I’ve been using Google Keep recently to track to-dos and URLs I want to revisit across devices. It works pretty well.
Anyway, some of the things I’ve collected might be of interest to people other than just me, so I thought it might be cool to share some of them.
I’ve been reading Rome: A Cultural, Visual, and Personal History, so these are all related to that. Future editions of this, if there are any, will probably be more varied.
Things I Wanted to Look at
There are no easy illustrations in the kindle version of this book, so I’m constantly looking things up to get some context. Here’s a small selection of the works and artists I’ve checked out after being mentioned in the book.
Tischbein’s Goethe in the Roman Campagna
Hughes talks about this painting in detail because of the symbolic details and Goethe’s stature in Rome at the time.
The Portland Vase
A very influential piece of antiquity.
Chiswick House
More on the Chiswick House and Gardens
Pompeo Girolamo Batoni
He painted a lot of portraits of Brits in Rome on their Grand Tours and is less well known than he should be because of it. He’s also pretty good.
Carlo Maratta
This guy did a phenomenal altar in Santa Maria del Popolo (top photo), so he’s the unluckiest painter in Rome— Santa Maria del Popolo being much more famous for the $500,000,000 worth of Caravaggio hanging on the walls.

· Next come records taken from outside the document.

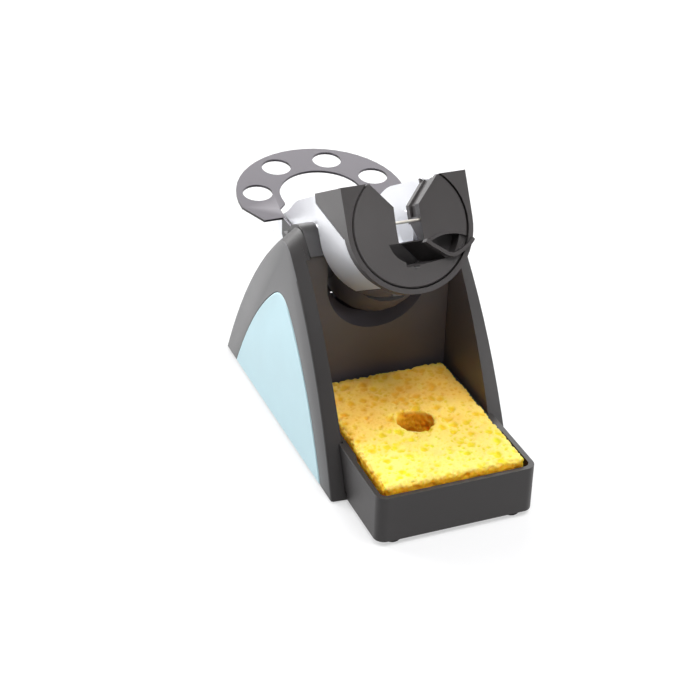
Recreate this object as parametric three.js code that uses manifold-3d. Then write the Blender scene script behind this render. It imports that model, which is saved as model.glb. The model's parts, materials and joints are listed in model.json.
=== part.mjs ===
// Soldering iron rest: a weighted base between two side panels, a tilting iron holder on trunnions,
// a pull-out sponge tray and a rack for spare tips. Millimetres, +Z up. The tray faces -Y.
// The origin is on the table, under the middle of the whole rest.
import * as THREE from "three";
import { mergeVertices } from "three/addons/utils/BufferGeometryUtils.js";
import Module from "manifold-3d";

const wasm = await Module();
wasm.setup();

// ---------- driving dimensions ----------

const seatGap = 0.3; // between pieces that are fixed to each other
const slideGap = 0.4; // between pieces that slide past each other
const boreGap = 0.15; // round a screw in its hole
const far = 200; // cutting blocks reach past everything

// Across the middle, from the holder's trough outwards
const troughHalfWidth = 19.9;
const washerPlay = 0.25; // at each face of a friction washer
const washerThickness = 1.2;
const earThickness = 6.4;
const earToPanel = 1.7;
const trayOverhang = 1.3; // the tray's front is this much wider than the bay on each side
const earInnerX = troughHalfWidth + washerThickness + 2 * washerPlay;
const earOuterX = earInnerX + earThickness;
const bayHalfWidth = earOuterX + earToPanel; // inner faces of the two panels
const trayHalfWidth = bayHalfWidth + trayOverhang;

// Heights in the base
const footHeight = 1.5;
const floorLow = footHeight + seatGap; // underside of the base floor
const floorThickness = 2.4;
const floorTop = floorLow + floorThickness;
const bayFloorTop = 12; // floor behind the throat wall, over the ballast
const bayFloorWall = 2.1;
const rearWallTop = 26.3; // the low wall that closes the base behind
const sideWallThickness = 2.2;
const sideWallInset = 4.5; // inside the side panel's outline

// Side panels: ogive outlines that lean inwards
const panelThickness = 6.7; // at the table
const panelLean = 0.026; // the outer face moves in by this much per mm of height
const panelBottom = 0.8;
const panelFrontY = 30.6;
const panelRearY = 151;
const panelFrontBulge = 12;
const panelRearBulge = 11;
const panelTipCut = 9.6; // how far down each flank the rounded tip starts
const panelTipRise = 6.7; // above the pivot
const panelTipLead = 1.7; // in front of the pivot
const panelEdge = 0.9; // rounded edge round the outer face
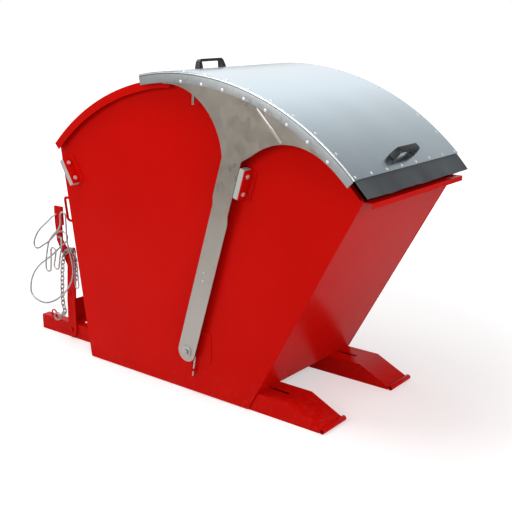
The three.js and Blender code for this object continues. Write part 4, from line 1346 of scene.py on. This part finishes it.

Poussin’s Diane et Endymion
Hughes name checks this painting specifically when talking about Poussin.
Guido Reni
Went from being compared to Michelangelo and Raphael to obscurity. Also a weird dude. Hughes describes him like this:
…his personal life was disastrous, a swamp of neuroses. Reni had the misfortune to be a gambling addict, always badly in debt, and turning out masses of hackwork to stay afloat. It has been surmised, no doubt rightly, that his gambling was inspired by masochism— losing was a form of self-flagellation for the sing of being alive. […] At the same time, he was socially inept, agonizingly aware of his poor education (which hampered him as a history painter and made him hopelessly awkward with sophisticates and scholars) and an extreme close-case. It was commonly assumed that he lived and died a virgin. He was not only a daily churchgoer but morbidly superstitious. Women terrified him— he suspected them all of being witches. a suspicion they could only allay if they showed themselves to be the Virgin Mary, a hard thing to prove— and he could not bear it if anyone except his own mother touched his laundry.
Hughes, Robert. ‘Rome: A Cultural, Visual, and Personal History’ Vintage 30 Oct. 2012
Piranesi’s Carceri
I was already very familiar with Piranesi’s Vedute di Roma, etc. I’ve bid on a couple over the years and will eventually own one or two.
I was unfamiliar with these dark, imaginary prisons. They’re pretty crazy. I was surprised to see how influential these imaginary spaces were in the design of real prisons and other real world spaces.